What follows is a listing; give it again exactly, in its entirety.

[JSON records of objects]
----------------

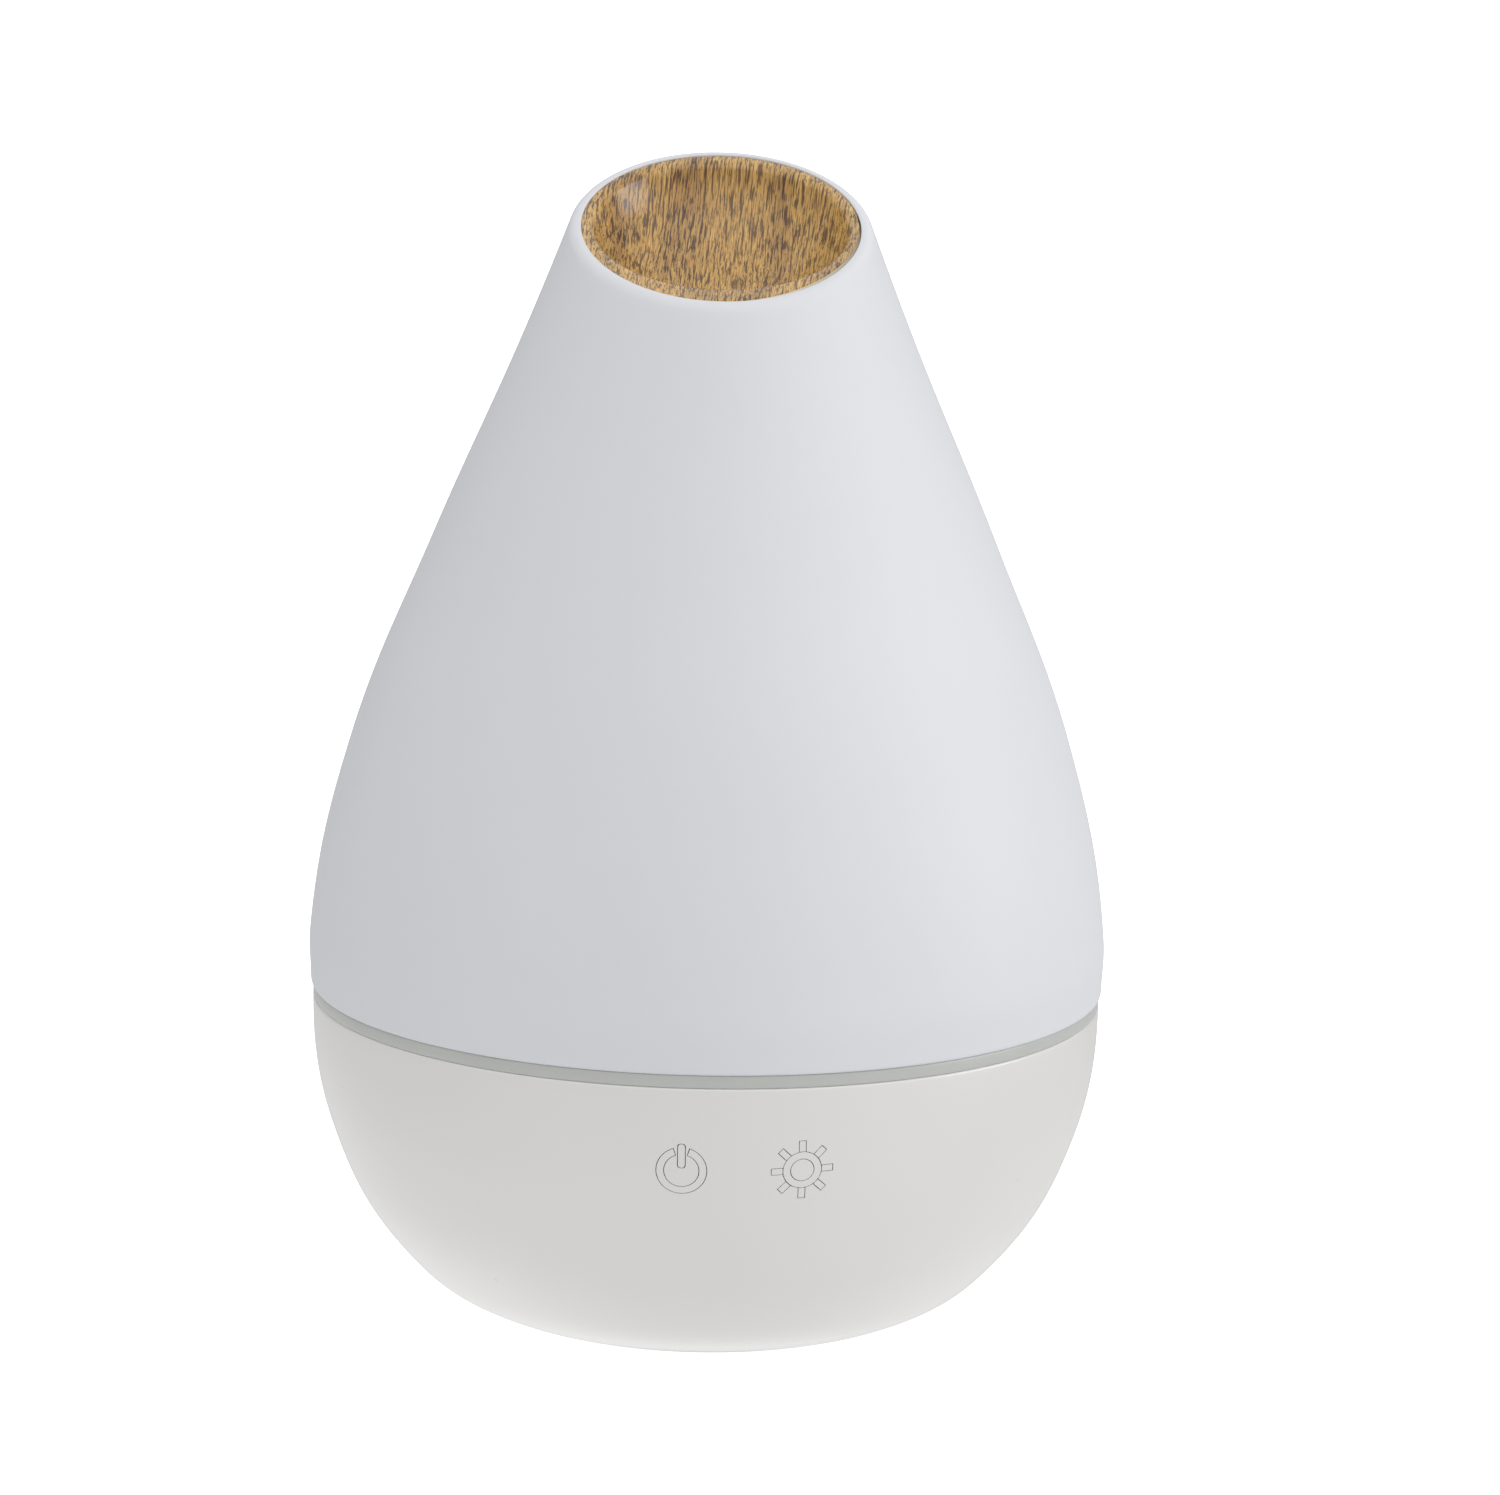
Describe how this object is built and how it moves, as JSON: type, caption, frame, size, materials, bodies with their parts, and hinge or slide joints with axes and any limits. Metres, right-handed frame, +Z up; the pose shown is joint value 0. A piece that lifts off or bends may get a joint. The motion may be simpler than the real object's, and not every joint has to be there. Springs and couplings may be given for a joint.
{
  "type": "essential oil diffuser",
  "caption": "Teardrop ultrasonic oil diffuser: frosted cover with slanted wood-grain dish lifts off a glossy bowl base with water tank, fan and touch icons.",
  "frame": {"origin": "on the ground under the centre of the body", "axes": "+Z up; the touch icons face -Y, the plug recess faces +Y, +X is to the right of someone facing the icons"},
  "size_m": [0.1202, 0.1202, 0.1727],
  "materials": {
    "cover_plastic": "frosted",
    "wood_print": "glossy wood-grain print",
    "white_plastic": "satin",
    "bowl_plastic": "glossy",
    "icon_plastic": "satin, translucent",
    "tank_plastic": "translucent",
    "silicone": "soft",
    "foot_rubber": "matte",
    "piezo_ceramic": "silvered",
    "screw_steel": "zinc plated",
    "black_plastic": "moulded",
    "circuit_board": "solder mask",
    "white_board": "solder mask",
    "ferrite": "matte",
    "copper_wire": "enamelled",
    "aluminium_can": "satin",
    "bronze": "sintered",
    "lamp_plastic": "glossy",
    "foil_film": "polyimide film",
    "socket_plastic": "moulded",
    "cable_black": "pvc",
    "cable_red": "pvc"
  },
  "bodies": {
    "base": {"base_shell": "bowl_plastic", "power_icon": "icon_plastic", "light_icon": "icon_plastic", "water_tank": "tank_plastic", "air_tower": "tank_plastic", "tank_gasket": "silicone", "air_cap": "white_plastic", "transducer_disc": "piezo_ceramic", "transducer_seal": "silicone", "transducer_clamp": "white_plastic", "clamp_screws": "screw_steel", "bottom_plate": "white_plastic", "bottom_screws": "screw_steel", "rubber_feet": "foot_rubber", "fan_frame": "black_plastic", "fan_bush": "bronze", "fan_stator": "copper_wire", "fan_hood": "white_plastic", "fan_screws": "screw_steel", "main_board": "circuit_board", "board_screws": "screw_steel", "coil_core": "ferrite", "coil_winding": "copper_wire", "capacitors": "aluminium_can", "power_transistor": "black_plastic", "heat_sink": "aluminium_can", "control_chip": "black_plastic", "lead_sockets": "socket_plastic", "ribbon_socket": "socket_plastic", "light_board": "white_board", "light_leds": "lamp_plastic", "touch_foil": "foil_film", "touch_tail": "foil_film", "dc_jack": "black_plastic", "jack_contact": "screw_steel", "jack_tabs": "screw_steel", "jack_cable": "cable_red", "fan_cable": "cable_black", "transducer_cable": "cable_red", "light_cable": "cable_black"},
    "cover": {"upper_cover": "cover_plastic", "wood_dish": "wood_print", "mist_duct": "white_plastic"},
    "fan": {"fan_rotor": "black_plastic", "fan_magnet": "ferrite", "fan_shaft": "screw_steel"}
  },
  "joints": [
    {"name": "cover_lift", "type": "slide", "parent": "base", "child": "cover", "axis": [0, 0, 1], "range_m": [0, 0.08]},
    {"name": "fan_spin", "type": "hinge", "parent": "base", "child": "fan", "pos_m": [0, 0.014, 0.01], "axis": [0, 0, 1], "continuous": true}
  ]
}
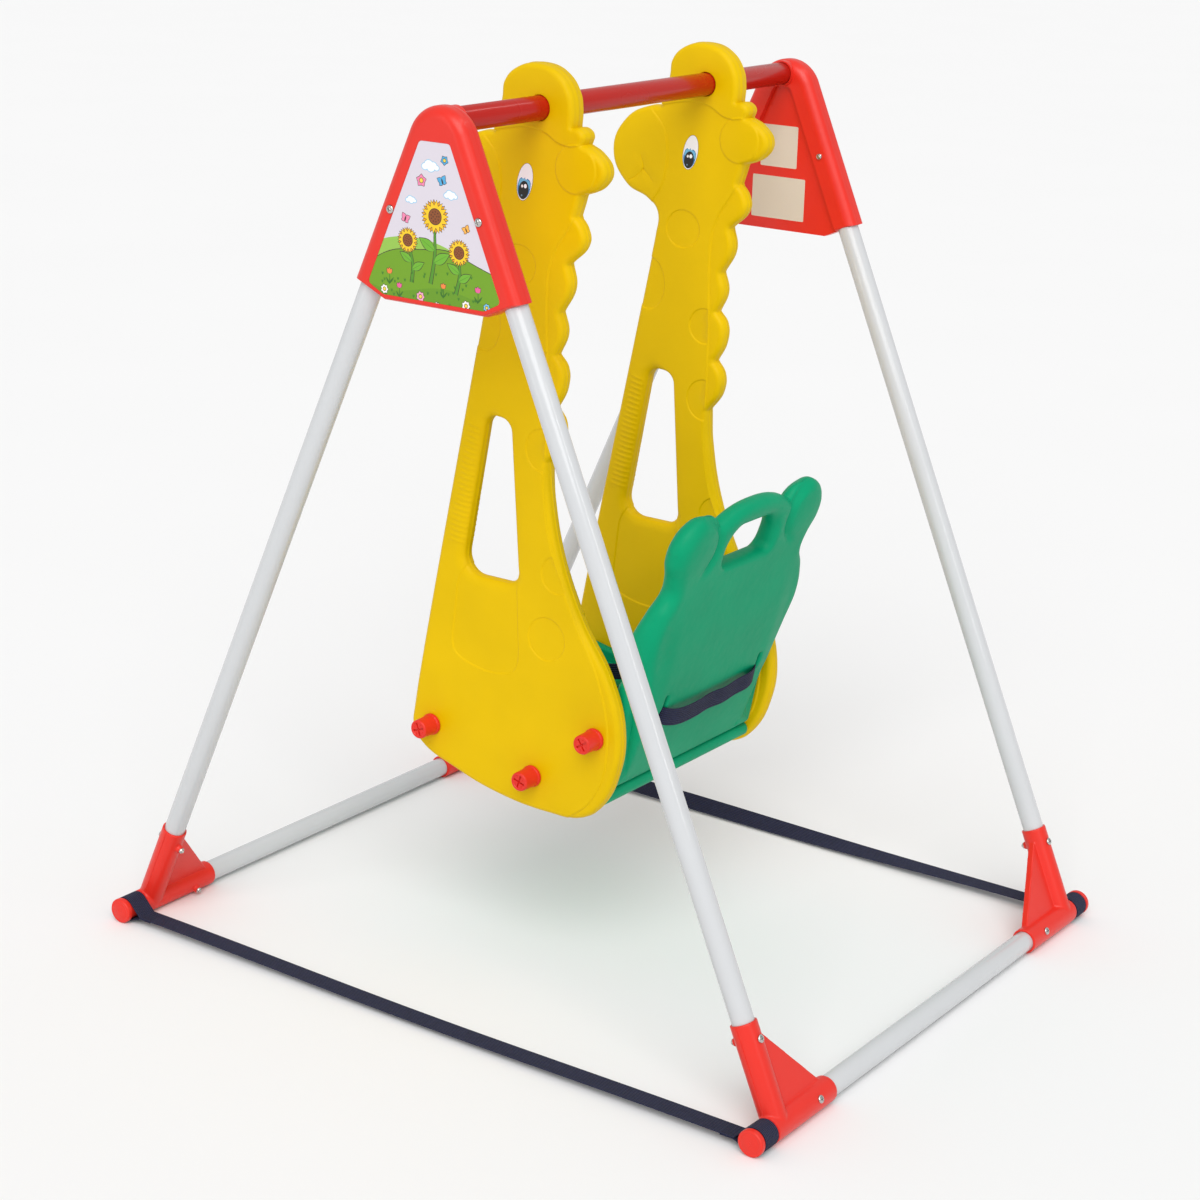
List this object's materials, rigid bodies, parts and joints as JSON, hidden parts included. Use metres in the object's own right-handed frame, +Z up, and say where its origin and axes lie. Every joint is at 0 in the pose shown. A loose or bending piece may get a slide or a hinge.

----------------

▶ EXERCISE RESULT
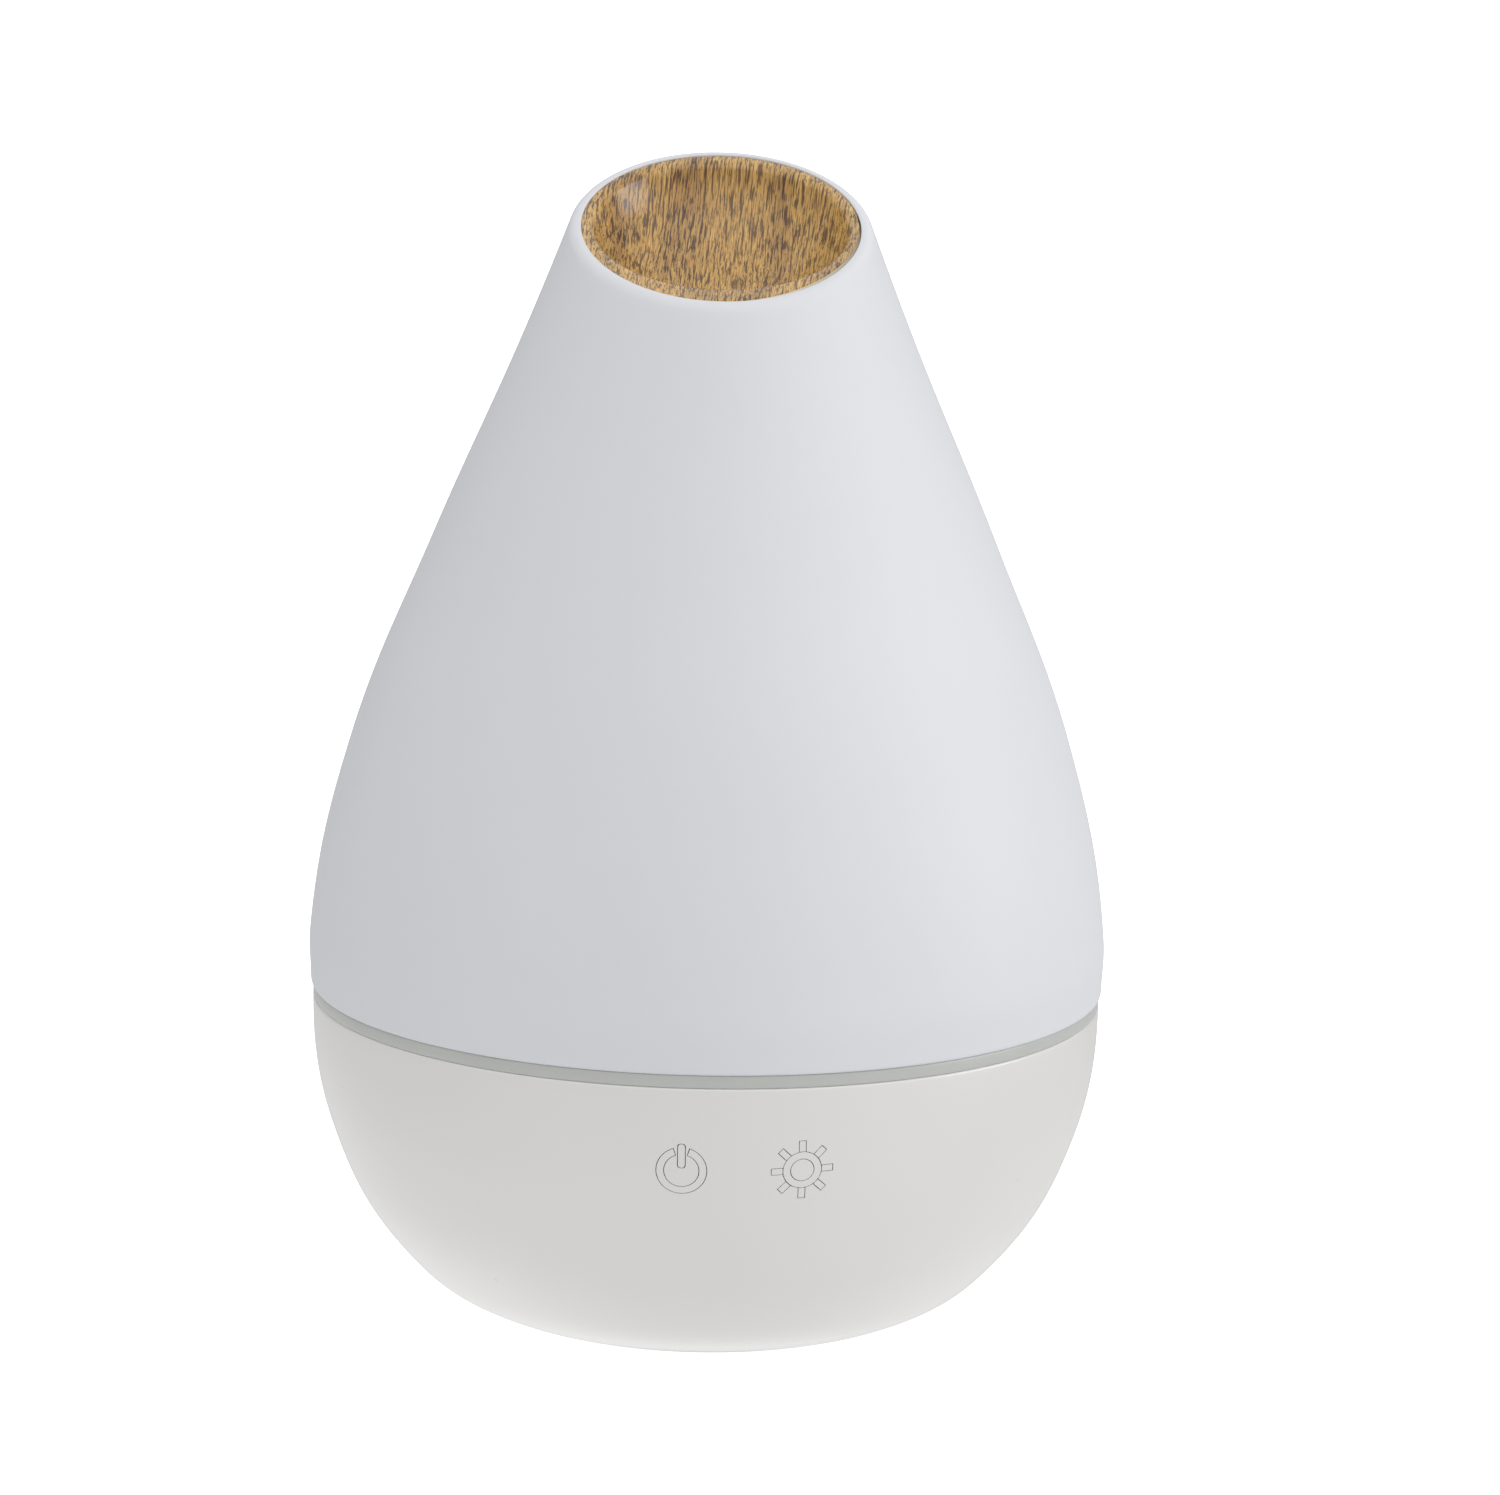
Describe how this object is built and how it moves, as JSON: type, caption, frame, size, materials, bodies with their parts, and hinge or slide joints with axes and any limits. Metres, right-handed frame, +Z up; the pose shown is joint value 0. A piece that lifts off or bends may get a joint. The motion may be simpler than the real object's, and not every joint has to be there. Springs and couplings may be given for a joint.
{
  "type": "essential oil diffuser",
  "caption": "Teardrop ultrasonic oil diffuser: frosted cover with slanted wood-grain dish lifts off a glossy bowl base with water tank, fan and touch icons.",
  "frame": {"origin": "on the ground under the centre of the body", "axes": "+Z up; the touch icons face -Y, the plug recess faces +Y, +X is to the right of someone facing the icons"},
  "size_m": [0.1202, 0.1202, 0.1727],
  "materials": {
    "cover_plastic": "frosted",
    "wood_print": "glossy wood-grain print",
    "white_plastic": "satin",
    "bowl_plastic": "glossy",
    "icon_plastic": "satin, translucent",
    "tank_plastic": "translucent",
    "silicone": "soft",
    "foot_rubber": "matte",
    "piezo_ceramic": "silvered",
    "screw_steel": "zinc plated",
    "black_plastic": "moulded",
    "circuit_board": "solder mask",
    "white_board": "solder mask",
    "ferrite": "matte",
    "copper_wire": "enamelled",
    "aluminium_can": "satin",
    "bronze": "sintered",
    "lamp_plastic": "glossy",
    "foil_film": "polyimide film",
    "socket_plastic": "moulded",
    "cable_black": "pvc",
    "cable_red": "pvc"
  },
  "bodies": {
    "base": {"base_shell": "bowl_plastic", "power_icon": "icon_plastic", "light_icon": "icon_plastic", "water_tank": "tank_plastic", "air_tower": "tank_plastic", "tank_gasket": "silicone", "air_cap": "white_plastic", "transducer_disc": "piezo_ceramic", "transducer_seal": "silicone", "transducer_clamp": "white_plastic", "clamp_screws": "screw_steel", "bottom_plate": "white_plastic", "bottom_screws": "screw_steel", "rubber_feet": "foot_rubber", "fan_frame": "black_plastic", "fan_bush": "bronze", "fan_stator": "copper_wire", "fan_hood": "white_plastic", "fan_screws": "screw_steel", "main_board": "circuit_board", "board_screws": "screw_steel", "coil_core": "ferrite", "coil_winding": "copper_wire", "capacitors": "aluminium_can", "power_transistor": "black_plastic", "heat_sink": "aluminium_can", "control_chip": "black_plastic", "lead_sockets": "socket_plastic", "ribbon_socket": "socket_plastic", "light_board": "white_board", "light_leds": "lamp_plastic", "touch_foil": "foil_film", "touch_tail": "foil_film", "dc_jack": "black_plastic", "jack_contact": "screw_steel", "jack_tabs": "screw_steel", "jack_cable": "cable_red", "fan_cable": "cable_black", "transducer_cable": "cable_red", "light_cable": "cable_black"},
    "cover": {"upper_cover": "cover_plastic", "wood_dish": "wood_print", "mist_duct": "white_plastic"},
    "fan": {"fan_rotor": "black_plastic", "fan_magnet": "ferrite", "fan_shaft": "screw_steel"}
  },
  "joints": [
    {"name": "cover_lift", "type": "slide", "parent": "base", "child": "cover", "axis": [0, 0, 1], "range_m": [0, 0.08]},
    {"name": "fan_spin", "type": "hinge", "parent": "base", "child": "fan", "pos_m": [0, 0.014, 0.01], "axis": [0, 0, 1], "continuous": true}
  ]
}
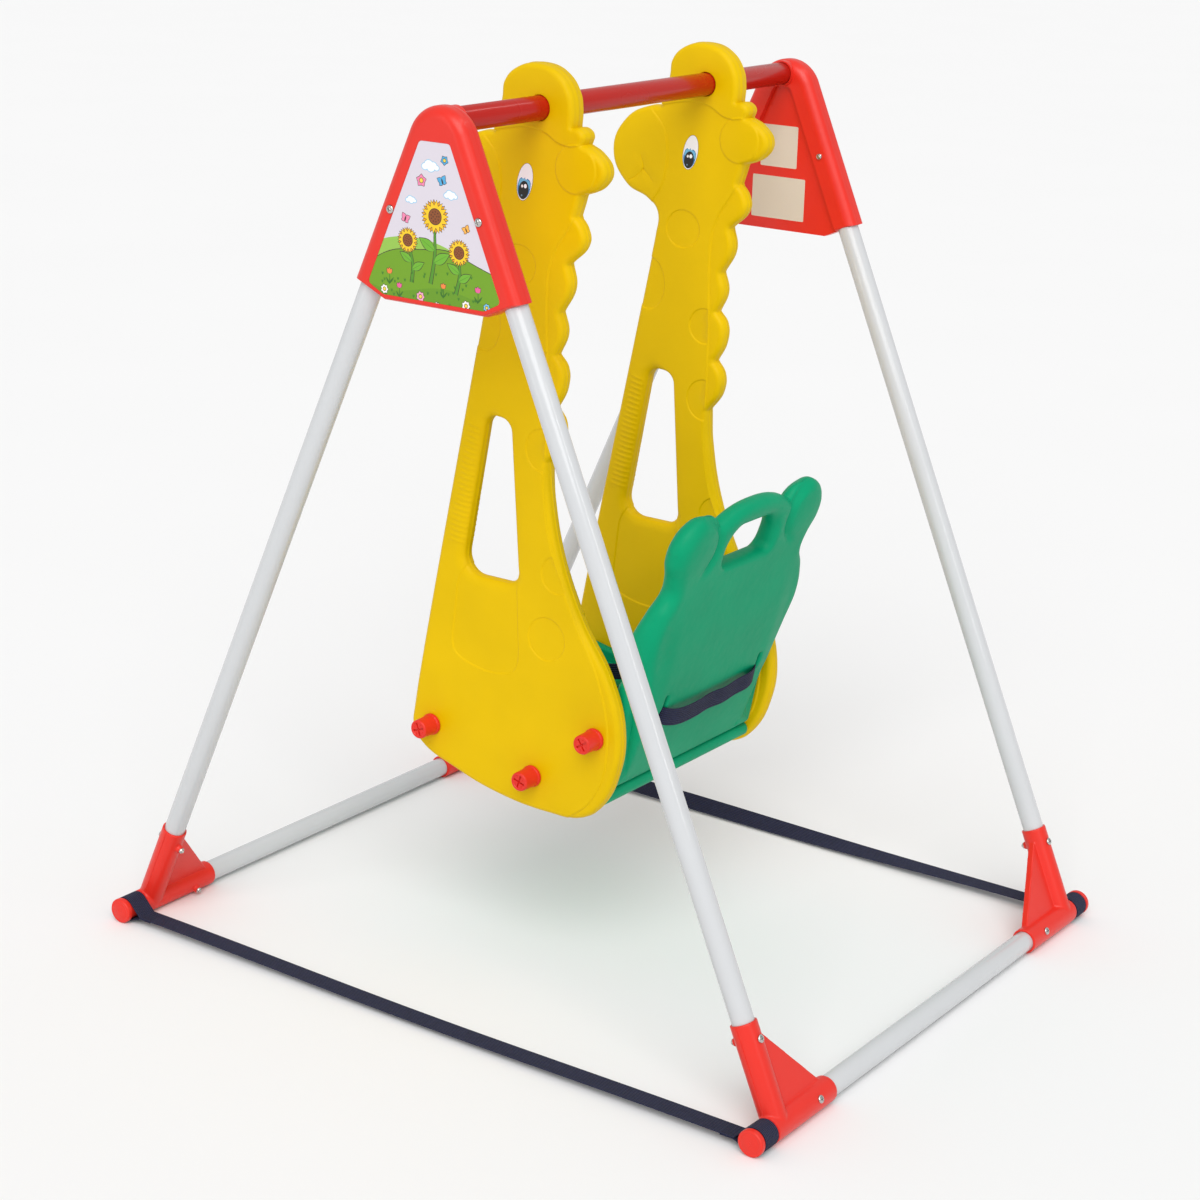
List this object's materials, rigid bodies, parts and joints as JSON, hidden parts included. Use metres in the object's own right-handed frame, +Z up, and say where its origin and axes lie. Every joint is at 0 in the pose shown. A loose or bending piece may get a slide or a hinge.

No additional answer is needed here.